What precisely you will mean by "loosen/tighten monetary policy a lot" will depend on your particular macroeconomic model and how you conceptualise monetary policy. I will leave that up to you. But Paul's answer would probably not be terribly different from mine; we would both think that the other's personal MP(worst) was pretty terrible.

Now ask yourself this more precise question:

"Conditional on my MP(worst) being followed: at the macroeconomic level, is the market economy self-equilibrating?"

And (at least) 99.9% of macroeconomists would answer that question: "Don't be stupid. Of course it isn't!"

What sort of economist would answer "Yes" to that question? Who's in the 0.1%?

Maybe, just maybe, an extreme RBC theorist who happened to be smoking crack and who had a very stunted imagination would answer "Yes" to that question.

"At the macroeconomic level, is the market economy self-equilibrating?" is a stupid question because it doesn't specify the monetary policy being followed.

The only person who would answer "yes" to that unconditional question is someone who can't think up a worst possible monetary policy. Which means that person thinks that all conceivable monetary policies are equally good. Which means he doesn't think that monetary policy matters.

If I had to summarise Milton Friedman's thought in three words they would be: "Monetary policy matters".

I'm old enough to remember when that was a highly controversial statement in macroeconomics. Modern macroeconomic fish don't feel the Friedmanite water they swim in.

And if there is one thing we ought to have learned from the recent recession, as we ought to have learned from the Great Depression of the 1930's, as Friedman tried to teach us, it is that monetary policy does indeed matter, and matters a lot.

The most dangerous idea in macroeconomics is that monetary policy doesn't matter. [link here (pdf) Thanks Lorenzo!. link to that recent paper please, because I left my brain back on the farm.] Or, since that was precisely Friedman's message, to say the same thing a different way: the most dangerous idea in macroeconomics is that Friedman is an unperson.

Update: and make very sure you read Frances' comment immediately below. Because my point here generalises beyond macro/money. Institutions matter. Monetary policy is one of those institutions. So are markets. So is government.

Update2: as an antidote to all this "Friedman is an unperson" stuff, read R.A.'s superb essay in the Economist.
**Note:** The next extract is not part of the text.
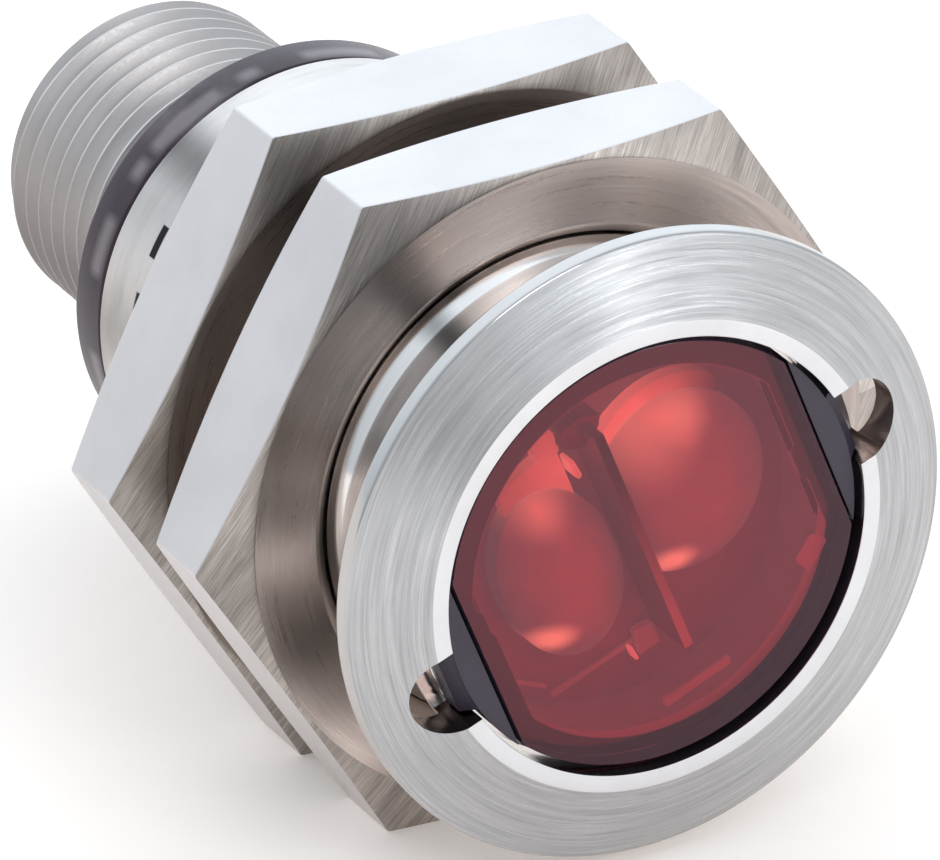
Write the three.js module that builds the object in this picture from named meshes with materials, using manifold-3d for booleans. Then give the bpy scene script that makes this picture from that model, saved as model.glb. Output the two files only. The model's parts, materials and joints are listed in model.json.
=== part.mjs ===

Update3: or this good post by Scott Sumner.

52 comments

  1. George Selgin's avatar
    George Selgin · · Reply

    Replying to Determinant (8/10, 11:54): If the mere fact that some commercial bank served as a government depository, or assisted another illiquid bank in trouble, qualifies it as a “Central Bank,” then of course we should never be allowed to speak of any past banking system as lacking such a bank. But a central bank isn’t merely a government depository bank or one that occasionally supports (or acquires) an illiquid rival (as commercial banks have always done during crises–there’s a reason, after all, why genuine central banks are called lenders of last resort!). It is a bank enjoying substantial monopoly privileges, particularly with regard to the right to issue paper notes. The Bank of Montreal was certainly not a central bank according to the usually meaning of the term.

  2. RebelEconomist's avatar

    Catching up on your recent posts, and was puzzled by this:
    “Conditional on my MP(worst) being followed: at the macroeconomic level, is the market economy self-equilibrating?” And (at least) 99.9% of macroeconomists would answer that question: “Don’t be stupid. Of course it isn’t!” What sort of economist would answer “Yes” to that question? Who’s in the 0.1%?
    Count me with the 0.1%. I don’t see why the market economy should not adjust to some kind of equilibrium – in the extreme, the economy could simply substitute some other monetary area’s money for nearly all purposes and get on with it. I presume you have in mind the same “efficient” equilibrium regardless of which monetary policy, no?